(Modeling code records)
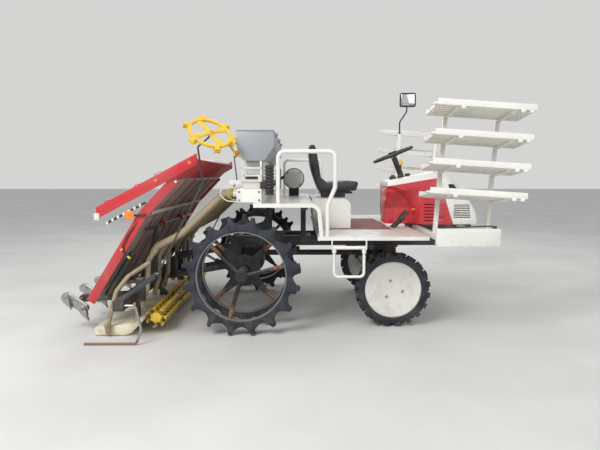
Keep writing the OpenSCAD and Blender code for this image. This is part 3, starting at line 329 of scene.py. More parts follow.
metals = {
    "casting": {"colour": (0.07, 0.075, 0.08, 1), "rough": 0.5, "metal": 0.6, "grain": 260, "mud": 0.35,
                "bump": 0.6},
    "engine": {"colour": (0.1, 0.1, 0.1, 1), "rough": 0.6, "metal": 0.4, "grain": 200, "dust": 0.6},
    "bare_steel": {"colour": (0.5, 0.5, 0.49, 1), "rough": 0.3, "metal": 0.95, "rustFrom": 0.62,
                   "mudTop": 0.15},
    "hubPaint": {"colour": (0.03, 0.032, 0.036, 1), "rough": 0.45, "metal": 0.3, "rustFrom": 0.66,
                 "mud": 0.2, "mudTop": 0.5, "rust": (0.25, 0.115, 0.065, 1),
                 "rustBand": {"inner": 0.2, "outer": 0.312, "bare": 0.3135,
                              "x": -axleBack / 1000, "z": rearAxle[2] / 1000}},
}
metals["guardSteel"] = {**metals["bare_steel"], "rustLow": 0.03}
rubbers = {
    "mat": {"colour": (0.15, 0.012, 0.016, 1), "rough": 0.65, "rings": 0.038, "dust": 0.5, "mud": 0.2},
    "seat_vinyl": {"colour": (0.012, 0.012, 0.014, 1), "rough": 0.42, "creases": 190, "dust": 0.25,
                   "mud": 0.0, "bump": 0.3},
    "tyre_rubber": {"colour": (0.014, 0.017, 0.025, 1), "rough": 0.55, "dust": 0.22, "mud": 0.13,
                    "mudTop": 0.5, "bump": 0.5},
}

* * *

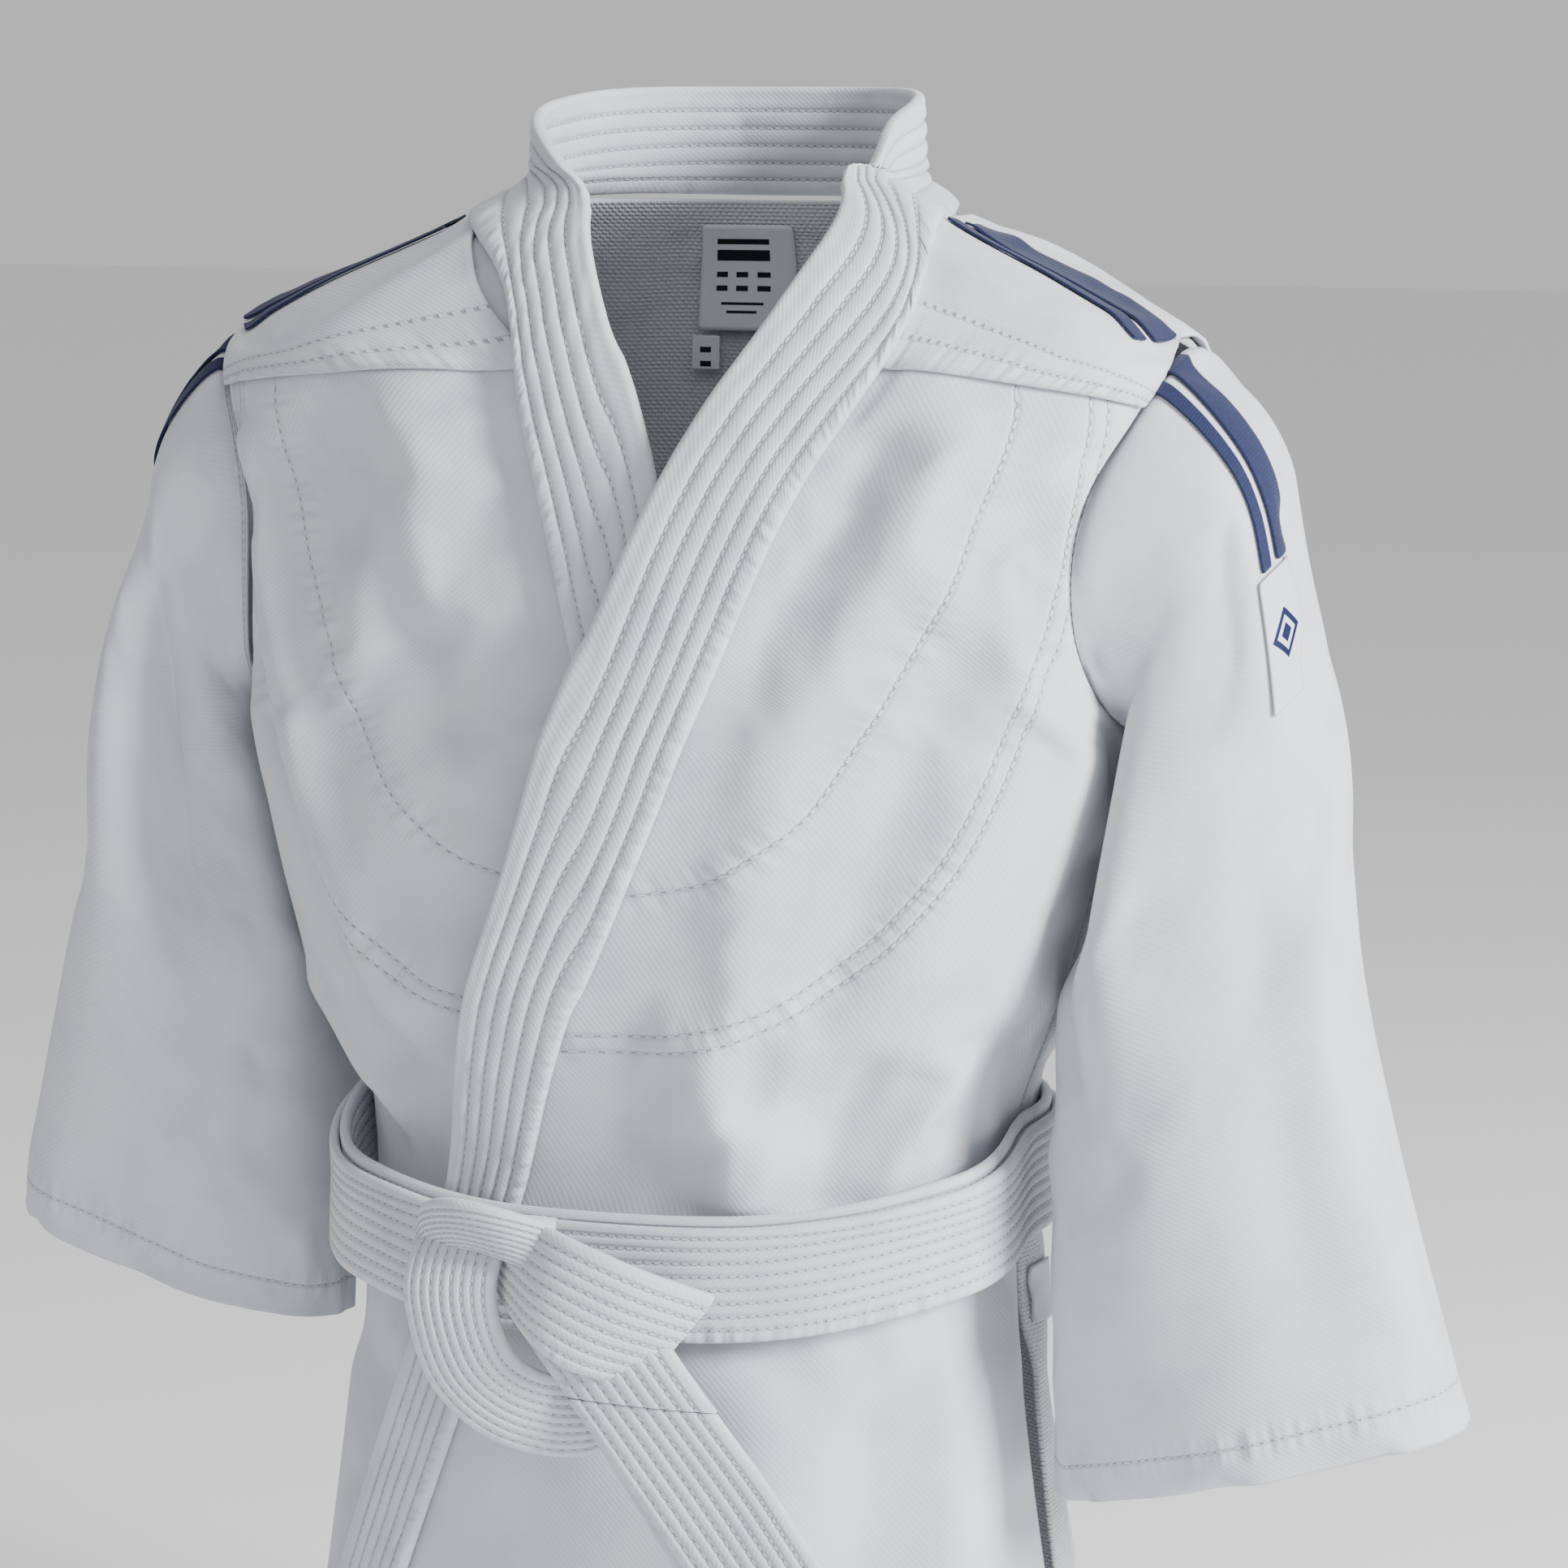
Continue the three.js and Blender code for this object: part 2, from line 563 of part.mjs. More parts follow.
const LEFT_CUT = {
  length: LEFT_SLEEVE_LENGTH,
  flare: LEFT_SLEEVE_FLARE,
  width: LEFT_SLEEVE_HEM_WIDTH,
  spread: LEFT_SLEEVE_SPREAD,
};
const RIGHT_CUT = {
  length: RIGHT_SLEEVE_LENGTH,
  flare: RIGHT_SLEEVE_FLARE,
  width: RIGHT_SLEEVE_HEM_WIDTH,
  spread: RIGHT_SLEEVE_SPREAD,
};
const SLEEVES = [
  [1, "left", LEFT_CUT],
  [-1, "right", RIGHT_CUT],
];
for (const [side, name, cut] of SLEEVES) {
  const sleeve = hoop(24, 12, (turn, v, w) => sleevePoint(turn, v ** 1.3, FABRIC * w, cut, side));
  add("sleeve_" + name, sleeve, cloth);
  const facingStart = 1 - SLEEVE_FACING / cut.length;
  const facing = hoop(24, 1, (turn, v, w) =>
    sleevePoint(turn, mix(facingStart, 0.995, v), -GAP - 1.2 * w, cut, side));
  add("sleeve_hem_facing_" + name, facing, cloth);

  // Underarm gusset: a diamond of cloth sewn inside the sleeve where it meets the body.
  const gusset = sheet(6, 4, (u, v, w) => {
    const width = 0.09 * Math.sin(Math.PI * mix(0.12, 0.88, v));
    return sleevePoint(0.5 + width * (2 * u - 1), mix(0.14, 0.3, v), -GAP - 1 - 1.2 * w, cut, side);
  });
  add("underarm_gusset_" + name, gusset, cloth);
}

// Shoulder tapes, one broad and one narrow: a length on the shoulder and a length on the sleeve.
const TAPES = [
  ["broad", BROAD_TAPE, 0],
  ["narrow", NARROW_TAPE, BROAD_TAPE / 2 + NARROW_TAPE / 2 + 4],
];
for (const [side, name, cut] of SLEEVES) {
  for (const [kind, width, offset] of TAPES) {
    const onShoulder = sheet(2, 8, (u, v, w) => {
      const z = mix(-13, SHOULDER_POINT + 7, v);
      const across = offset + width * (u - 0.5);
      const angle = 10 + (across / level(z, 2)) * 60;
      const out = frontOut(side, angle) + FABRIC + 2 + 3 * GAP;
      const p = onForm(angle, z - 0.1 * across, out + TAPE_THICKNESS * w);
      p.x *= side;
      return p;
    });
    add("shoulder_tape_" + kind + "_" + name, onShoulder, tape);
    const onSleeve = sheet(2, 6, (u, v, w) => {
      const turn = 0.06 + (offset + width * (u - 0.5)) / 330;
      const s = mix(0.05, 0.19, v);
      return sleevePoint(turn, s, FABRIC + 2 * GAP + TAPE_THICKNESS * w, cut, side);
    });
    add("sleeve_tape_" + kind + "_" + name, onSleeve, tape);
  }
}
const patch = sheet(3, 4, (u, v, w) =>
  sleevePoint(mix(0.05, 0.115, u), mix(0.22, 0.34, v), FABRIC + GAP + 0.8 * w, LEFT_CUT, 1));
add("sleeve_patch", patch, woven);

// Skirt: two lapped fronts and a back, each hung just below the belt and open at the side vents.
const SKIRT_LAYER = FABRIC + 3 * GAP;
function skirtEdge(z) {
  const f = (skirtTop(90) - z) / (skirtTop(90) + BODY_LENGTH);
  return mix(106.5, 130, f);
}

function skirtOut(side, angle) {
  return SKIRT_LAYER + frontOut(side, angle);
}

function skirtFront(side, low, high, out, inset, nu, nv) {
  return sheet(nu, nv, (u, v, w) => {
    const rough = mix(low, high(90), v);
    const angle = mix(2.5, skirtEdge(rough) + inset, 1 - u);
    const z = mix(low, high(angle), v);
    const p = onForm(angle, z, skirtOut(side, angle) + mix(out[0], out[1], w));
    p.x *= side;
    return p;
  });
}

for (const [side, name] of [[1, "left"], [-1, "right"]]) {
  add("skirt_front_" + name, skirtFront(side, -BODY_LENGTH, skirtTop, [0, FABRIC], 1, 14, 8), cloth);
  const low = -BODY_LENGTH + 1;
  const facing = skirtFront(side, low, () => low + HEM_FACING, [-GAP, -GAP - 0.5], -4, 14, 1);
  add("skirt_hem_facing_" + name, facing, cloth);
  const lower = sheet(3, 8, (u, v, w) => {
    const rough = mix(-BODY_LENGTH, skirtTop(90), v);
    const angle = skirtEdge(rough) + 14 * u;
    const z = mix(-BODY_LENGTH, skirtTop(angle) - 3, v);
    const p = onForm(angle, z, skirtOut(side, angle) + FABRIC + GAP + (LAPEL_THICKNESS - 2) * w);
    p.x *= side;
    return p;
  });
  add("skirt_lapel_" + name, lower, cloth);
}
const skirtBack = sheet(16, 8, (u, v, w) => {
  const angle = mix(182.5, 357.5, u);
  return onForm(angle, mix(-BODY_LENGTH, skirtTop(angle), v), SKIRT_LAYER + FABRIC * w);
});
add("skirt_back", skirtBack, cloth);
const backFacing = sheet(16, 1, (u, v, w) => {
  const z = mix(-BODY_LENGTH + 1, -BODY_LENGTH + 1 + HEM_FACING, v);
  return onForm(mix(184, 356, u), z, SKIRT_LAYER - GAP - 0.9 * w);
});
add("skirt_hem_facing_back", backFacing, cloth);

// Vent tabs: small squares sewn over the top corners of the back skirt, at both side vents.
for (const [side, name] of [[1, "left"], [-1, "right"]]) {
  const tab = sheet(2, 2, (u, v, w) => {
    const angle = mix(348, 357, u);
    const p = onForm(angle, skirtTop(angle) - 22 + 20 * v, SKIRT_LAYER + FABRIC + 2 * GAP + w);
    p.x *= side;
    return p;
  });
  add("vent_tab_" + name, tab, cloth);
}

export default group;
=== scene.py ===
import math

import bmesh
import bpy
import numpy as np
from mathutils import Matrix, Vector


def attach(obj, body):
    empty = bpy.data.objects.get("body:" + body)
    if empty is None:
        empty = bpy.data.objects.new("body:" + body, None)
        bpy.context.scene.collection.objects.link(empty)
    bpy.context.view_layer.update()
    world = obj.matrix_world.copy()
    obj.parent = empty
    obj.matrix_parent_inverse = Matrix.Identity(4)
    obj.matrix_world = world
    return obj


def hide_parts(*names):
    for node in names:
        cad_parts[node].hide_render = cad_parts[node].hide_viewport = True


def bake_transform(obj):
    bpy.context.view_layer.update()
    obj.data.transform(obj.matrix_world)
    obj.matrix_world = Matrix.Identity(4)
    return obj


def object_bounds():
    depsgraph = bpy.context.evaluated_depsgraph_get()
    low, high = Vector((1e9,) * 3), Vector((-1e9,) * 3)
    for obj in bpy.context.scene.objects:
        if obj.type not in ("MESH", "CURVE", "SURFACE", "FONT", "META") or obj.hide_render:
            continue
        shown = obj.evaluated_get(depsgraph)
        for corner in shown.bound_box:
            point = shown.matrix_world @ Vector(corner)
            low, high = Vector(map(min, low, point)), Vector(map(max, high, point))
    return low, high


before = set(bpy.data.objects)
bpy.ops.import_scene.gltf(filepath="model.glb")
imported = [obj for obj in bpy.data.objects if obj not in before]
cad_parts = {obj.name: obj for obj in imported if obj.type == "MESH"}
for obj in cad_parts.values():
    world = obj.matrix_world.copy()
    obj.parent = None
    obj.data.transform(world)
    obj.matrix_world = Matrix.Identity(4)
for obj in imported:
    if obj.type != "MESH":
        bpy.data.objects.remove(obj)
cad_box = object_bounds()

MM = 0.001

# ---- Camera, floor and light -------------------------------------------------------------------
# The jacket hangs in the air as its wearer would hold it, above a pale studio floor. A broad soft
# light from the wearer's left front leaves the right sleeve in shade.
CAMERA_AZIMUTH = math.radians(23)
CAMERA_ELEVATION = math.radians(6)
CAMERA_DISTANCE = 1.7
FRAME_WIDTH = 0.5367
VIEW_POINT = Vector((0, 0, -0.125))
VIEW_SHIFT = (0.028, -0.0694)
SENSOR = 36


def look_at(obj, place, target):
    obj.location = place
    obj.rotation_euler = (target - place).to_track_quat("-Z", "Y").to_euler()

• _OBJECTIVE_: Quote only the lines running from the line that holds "both side vents." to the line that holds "obj.matrix_parent_inverse = Matrix.Identity(4)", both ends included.

• _FINISHED EXERCISE_:
// Vent tabs: small squares sewn over the top corners of the back skirt, at both side vents.
for (const [side, name] of [[1, "left"], [-1, "right"]]) {
  const tab = sheet(2, 2, (u, v, w) => {
    const angle = mix(348, 357, u);
    const p = onForm(angle, skirtTop(angle) - 22 + 20 * v, SKIRT_LAYER + FABRIC + 2 * GAP + w);
    p.x *= side;
    return p;
  });
  add("vent_tab_" + name, tab, cloth);
}

export default group;
=== scene.py ===
import math

import bmesh
import bpy
import numpy as np
from mathutils import Matrix, Vector


def attach(obj, body):
    empty = bpy.data.objects.get("body:" + body)
    if empty is None:
        empty = bpy.data.objects.new("body:" + body, None)
        bpy.context.scene.collection.objects.link(empty)
    bpy.context.view_layer.update()
    world = obj.matrix_world.copy()
    obj.parent = empty
    obj.matrix_parent_inverse = Matrix.Identity(4)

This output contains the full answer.